This forecast projects the outcome of every Senate, gubernatorial, and House race in the 2026 midterm elections. It combines national polling, state-level surveys, and historical voting patterns into a probabilistic model that runs thousands of election simulations daily.
Inputs
The model ingests three main signals: a generic ballot average computed from a quality-filtered, weighted rolling window of national polls; state and district polls where available; and historical partisan ratios derived from recent election results. These are blended together with weights that reflect their relative informativeness — state polls carry the most influence where they exist, and the generic ballot fills in everywhere else.
A national indicator is also computed by reverse-engineering the implied national environment from all available state polls, providing an additional cross-check on the generic ballot signal.
Adjustments
The model applies several corrections to improve accuracy. A pollster quality filter screens polls by historical track record and weights them accordingly. A circuit breaker in non-competitive states prevents the national trend from overriding strong local polling. A Hispanic voter adjustment accounts for shifts in Hispanic voter preference relative to recent baselines, scaled by each district's demographic composition.
Simulation
Individual race win probabilities are derived from projected margins using a normal distribution that accounts for polling uncertainty. Chamber-level outcomes are determined through Monte Carlo simulation — each run draws a correlated national swing and resolves every race, producing a full election map. The share of simulations in which each party reaches a majority determines the control probability.
Forecast vs. Nowcast
Nowcast reflects what would happen if the election were held today — a pure snapshot of current polling.

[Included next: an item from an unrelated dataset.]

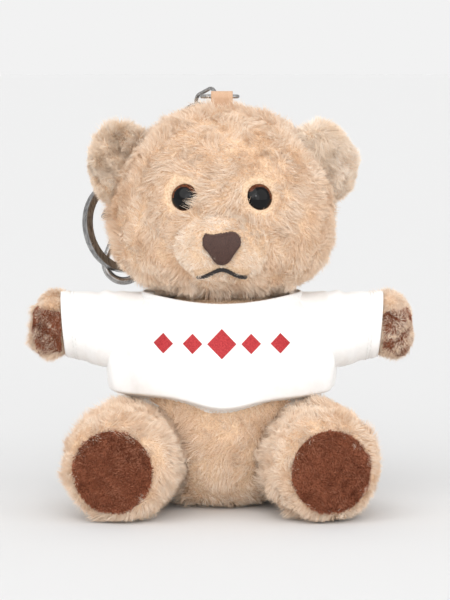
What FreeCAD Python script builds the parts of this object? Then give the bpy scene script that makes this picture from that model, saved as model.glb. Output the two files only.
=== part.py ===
# Plush bear keychain: a seated bear in a T-shirt, with a ribbon tab on its
# head, a chain of wire links, a trigger clasp and a split ring.
# Millimetres.  +Z is up, the bear faces -Y and its seat rests on z = 0.
# Names ending in _l are on the -X side, names ending in _r on the +X side.
import FreeCAD
import Part
import math
import os

V = FreeCAD.Vector
X_AXIS = V(1, 0, 0)
Y_AXIS = V(0, 1, 0)
Z_AXIS = V(0, 0, 1)

# ---- clearances -----------------------------------------------------------
SOFT_GAP = 0.35          # between soft pieces that move against each other
METAL_GAP = 0.12         # between linked wire pieces
RUN_GAP = 0.05           # radial running clearance of pins and posts

# ---- plush cloth ----------------------------------------------------------
SKIN = 1.3               # backing cloth of the pile fabric
KNIT = 0.9               # T-shirt cloth
PAD = 0.8                # short-pile patches on paws and feet
SEAM_POINTS = 7          # points along each rounded profile

# ---- head -----------------------------------------------------------------
HEAD_WIDTH = 56.8
HEAD_DEPTH = 47.6
HEAD_MID_Z = 74.0        # height of the widest part, the cheeks
HEAD_TOP_Z = 102.8
HEAD_LOW_Z = 54.4
HEAD_TOP_ROUND = 2.0
HEAD_LOW_ROUND = 2.7

# ---- muzzle, nose, mouth --------------------------------------------------
MUZZLE_WIDTH = 25.0
MUZZLE_HEIGHT = 19.0
MUZZLE_DEPTH = 18.0
MUZZLE_Z = 68.4
MUZZLE_TIP_Y = -28.2
NOSE_WIDTH = 9.6
NOSE_HEIGHT = 7.6
NOSE_THICK = 1.1
NOSE_TOP_Z = 71.6
MOUTH_WIDTH = 12.8
MOUTH_RISE = 2.2
MOUTH_Z = 62.6
MOUTH_THICK = 0.7
MOUTH_STROKE = 1.3

# ---- eyes -----------------------------------------------------------------
EYE_DIA = 7.2
EYE_DOME = 2.9
EYE_X = 9.9
EYE_Z = 80.8
EYE_SINK = 0.9
EYE_SHANK_DIA = 2.6
EYE_SHANK = 7.0
WASHER_DIA = 7.6
WASHER_THICK = 1.2

# ---- ears -----------------------------------------------------------------
EAR_WIDTH = 19.4
EAR_HEIGHT = 20.6
EAR_THICK = 7.6
EAR_X = 25.6
EAR_Y = 0.6
EAR_Z = 87.6
EAR_TURN = 22.0          # degrees the ear faces outwards

# ---- body -----------------------------------------------------------------
BODY_WIDTH = 51.0
BODY_DEPTH = 42.0
BODY_MID_Z = 21.0
BODY_TOP_Z = 56.5
BODY_ROUND_TOP = 2.9
BODY_ROUND_LOW = 2.3
SEAT_SINK = 1.2          # how much of the round underside is pressed flat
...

Forecast projects forward to Election Day by modeling how the race is likely to evolve. Undecided voters are gradually allocated based on historical patterns, and a small structural adjustment is applied to account for the typical relationship between midterm polling and final results. Both adjustments ramp gradually to full strength by early fall.
Ratings
Each race is classified on a seven-point scale from Safe D to Safe R based on its projected margin. The thresholds are calibrated to reflect meaningful differences in competitiveness.
Rating
Description
Safe D
Strong Democratic advantage
Likely D
Clear Democratic lead
Lean D
Slight Democratic edge
Tossup
Either party could win
Lean R
Slight Republican edge
Likely R
Clear Republican lead
Safe R
Strong Republican advantage
Data Sources
National and state polls are sourced from public polling databases and manually curated releases. Election baselines come from recent presidential and congressional results. Demographic adjustments use Census population estimates. Maps use US Census Bureau shapefiles.